The nation's 12 distinct ecological zones are home to an astonishing array of flora and fauna - approximately five percent of all known species on earth in a country that occupies less than three ten-thousandths of its land area - including more butterflies than in the whole of Africa, and more than twice the number of bird species in the whole of the United States - in colors so brilliant that their North American cousins seem drab by com­parison. Stay here long enough and you'll begin to think that with luck you might, like Noah, see examples of all the creatures on earth.

Scuba divers, fishermen, golfers, spa addicts, kayakers and whitewater rafters, hikers, surfers, honeymoon romantics, and every other breed of escape artist can find his or her nirvana in Costa Rica. The adventure travel in­dustry here has matured into one of the world's finest.

For better or worse, Costa Rica has also burst into blossom as a con­tender on the international beach-resort scene.

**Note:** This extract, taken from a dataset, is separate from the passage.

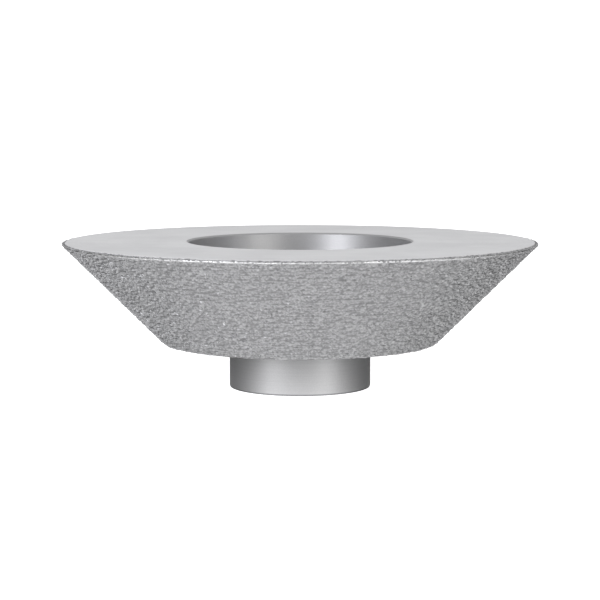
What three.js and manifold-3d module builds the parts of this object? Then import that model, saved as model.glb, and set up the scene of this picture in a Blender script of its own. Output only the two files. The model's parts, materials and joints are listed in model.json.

The nation boasts a number of supremely attractive resorts, civilized hotels, and rustic lodges and cabinas where, lazing in a hammock dramatically overlooking the beach, you might seriously contemplate giving up everything back home and settling down to while away the rest of your days enjoying the never-winter climate.

Fortunately, as yet, Costa Rica has no Acapulcos or Cancuns scarring the coast with endless discos, concrete beachfronts, and vast high-rise condominiums: Costa Rica's progressive conservationist tradition and dedication to development with a genteel face have helped keep rapacious developers at bay. (This seems to be changing, unfortunately. Although Luis Manuel Chacon, the country's first minister of tourism, vowed to allow no buildings "taller than a palm tree"' to blight the beaches, mega resort complexes are sprouting along the jungled shoreline like mushrooms on a damp log.)

The country is finally having to face a paradoxical problem - that of being loved to death. As the word spreads, more people come, and more big developers are drawn.

I hope it will be many years before Costa Rica is spoiled, and I urge you to go now.